GIVEN REQUEST -
Reproduce the data in its entirety, exactly as supplied.

SOURCE DATA -
····················
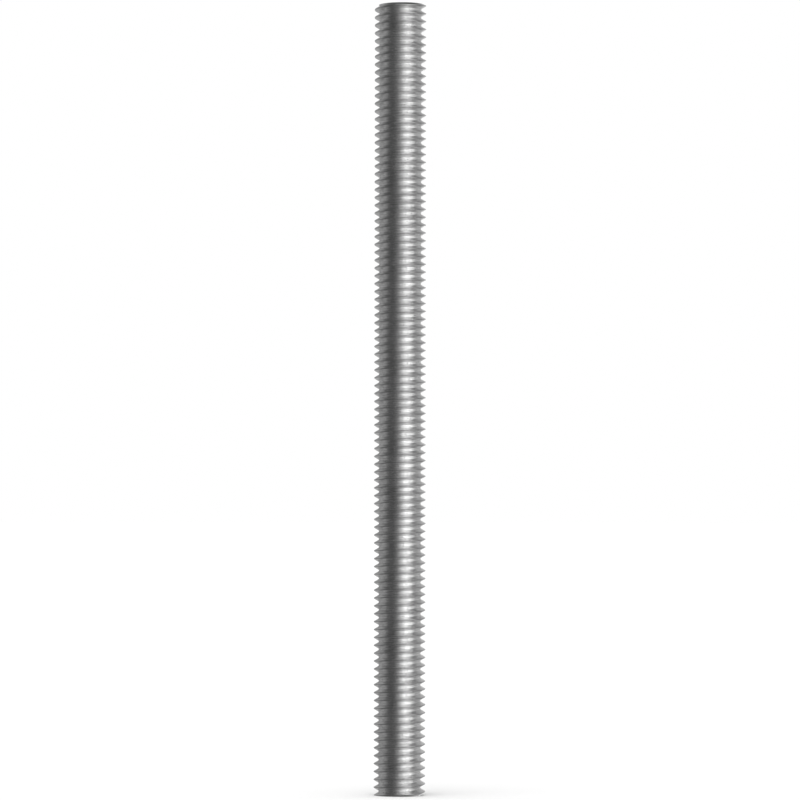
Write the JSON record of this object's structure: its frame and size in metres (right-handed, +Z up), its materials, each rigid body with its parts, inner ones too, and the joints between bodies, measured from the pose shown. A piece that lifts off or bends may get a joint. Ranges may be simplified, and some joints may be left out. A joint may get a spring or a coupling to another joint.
{
  "type": "threaded rod",
  "caption": "Straight steel rod with a right-hand metric thread rolled along its whole length and both ends cut off square.",
  "frame": {"origin": "middle of the lower cut end, on the rod's axis", "axes": "+Z up along the rod's axis; -X points to the place where a thread crest meets the lower end"},
  "size_m": [0.0098, 0.0098, 0.151],
  "materials": {
    "zinc_plated_steel": "bright zinc plating over rolled steel"
  },
  "bodies": {
    "root": {"threaded_rod": "zinc_plated_steel"}
  },
  "joints": []
}
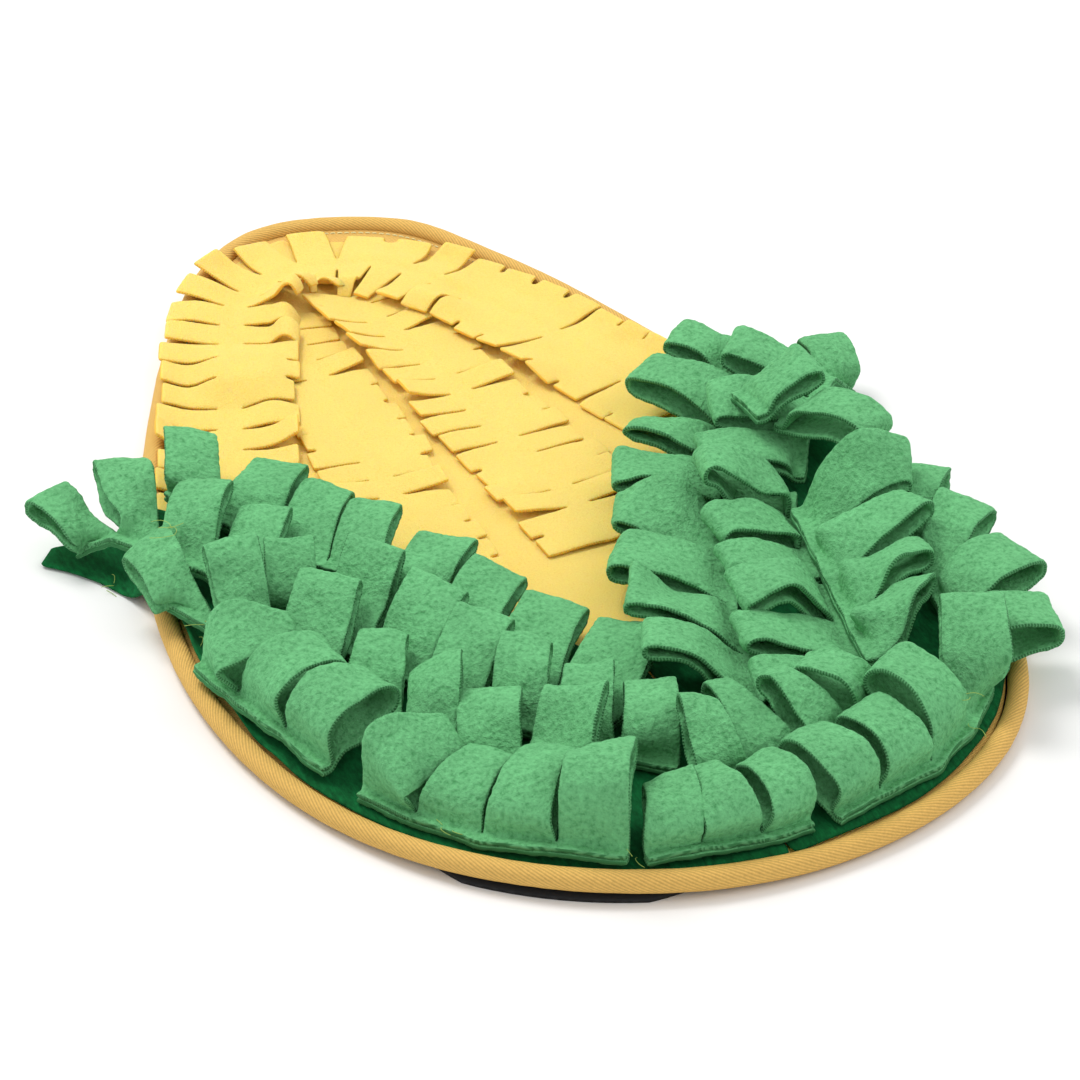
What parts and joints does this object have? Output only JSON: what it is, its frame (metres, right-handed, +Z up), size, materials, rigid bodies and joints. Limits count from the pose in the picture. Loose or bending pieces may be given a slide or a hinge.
····················
THE COMPLETED TASK -
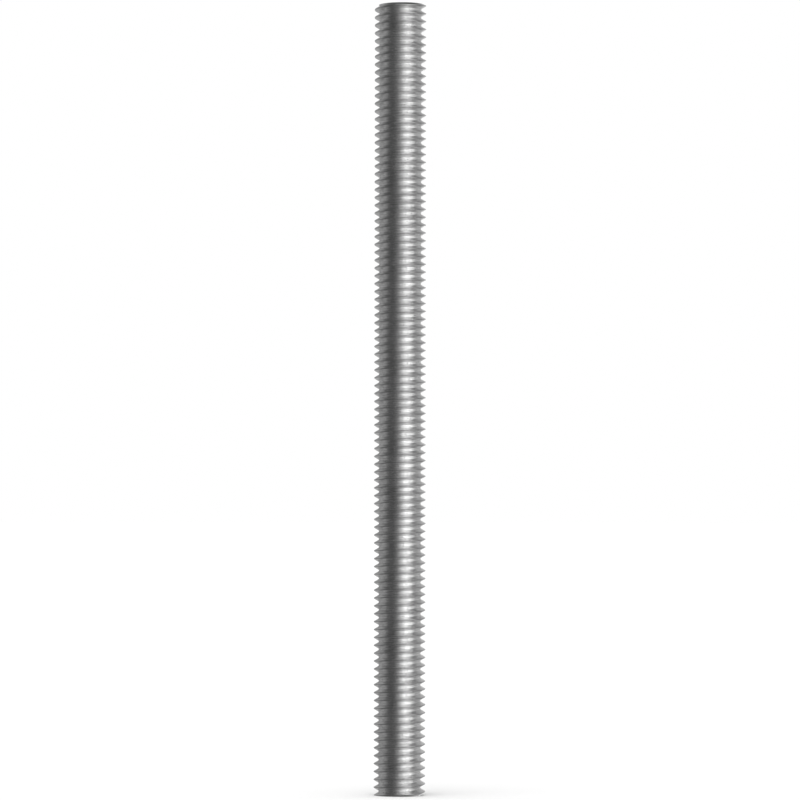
Write the JSON record of this object's structure: its frame and size in metres (right-handed, +Z up), its materials, each rigid body with its parts, inner ones too, and the joints between bodies, measured from the pose shown. A piece that lifts off or bends may get a joint. Ranges may be simplified, and some joints may be left out. A joint may get a spring or a coupling to another joint.
{
  "type": "threaded rod",
  "caption": "Straight steel rod with a right-hand metric thread rolled along its whole length and both ends cut off square.",
  "frame": {"origin": "middle of the lower cut end, on the rod's axis", "axes": "+Z up along the rod's axis; -X points to the place where a thread crest meets the lower end"},
  "size_m": [0.0098, 0.0098, 0.151],
  "materials": {
    "zinc_plated_steel": "bright zinc plating over rolled steel"
  },
  "bodies": {
    "root": {"threaded_rod": "zinc_plated_steel"}
  },
  "joints": []
}
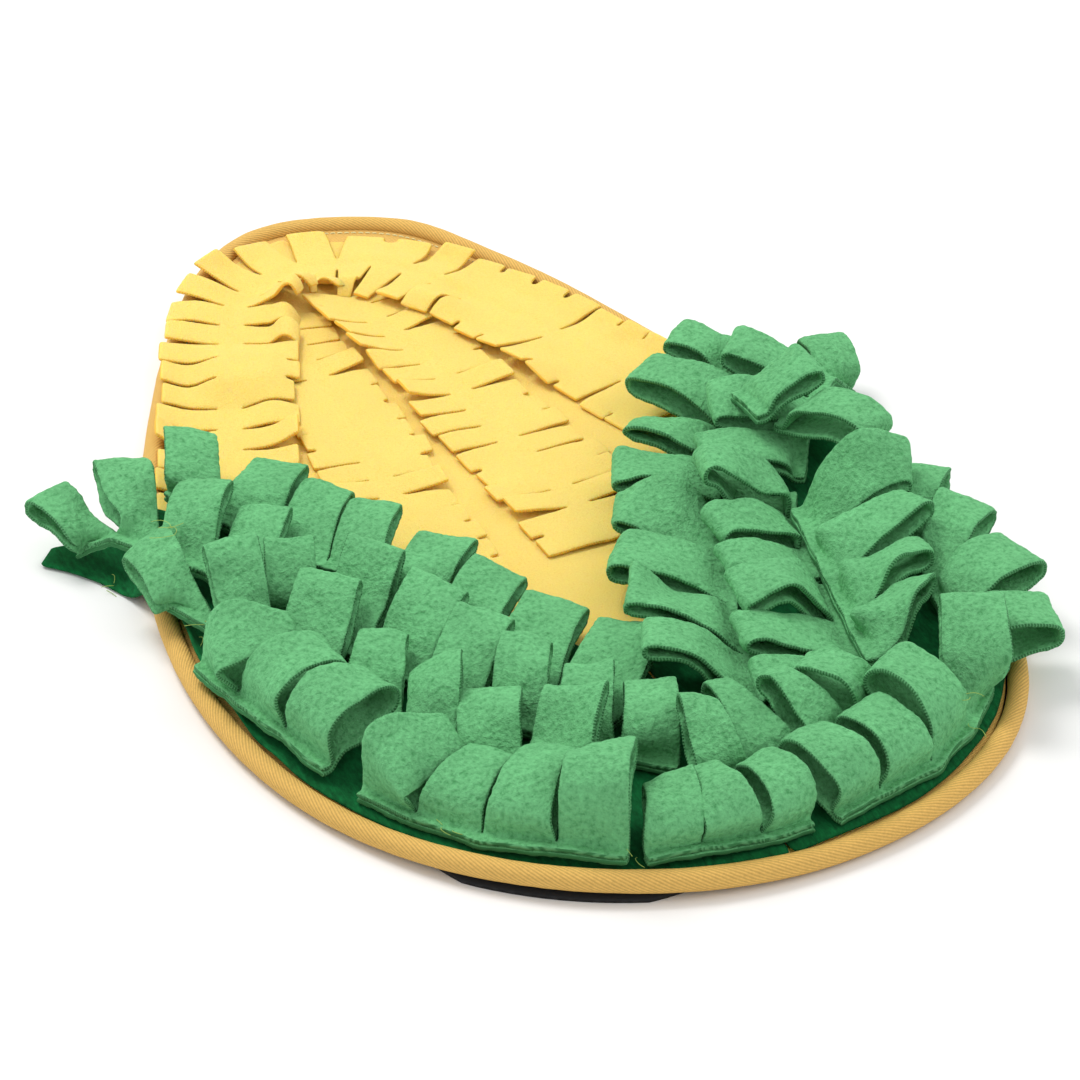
What parts and joints does this object have? Output only JSON: what it is, its frame (metres, right-handed, +Z up), size, materials, rigid bodies and joints. Limits count from the pose in the picture. Loose or bending pieces may be given a slide or a hinge.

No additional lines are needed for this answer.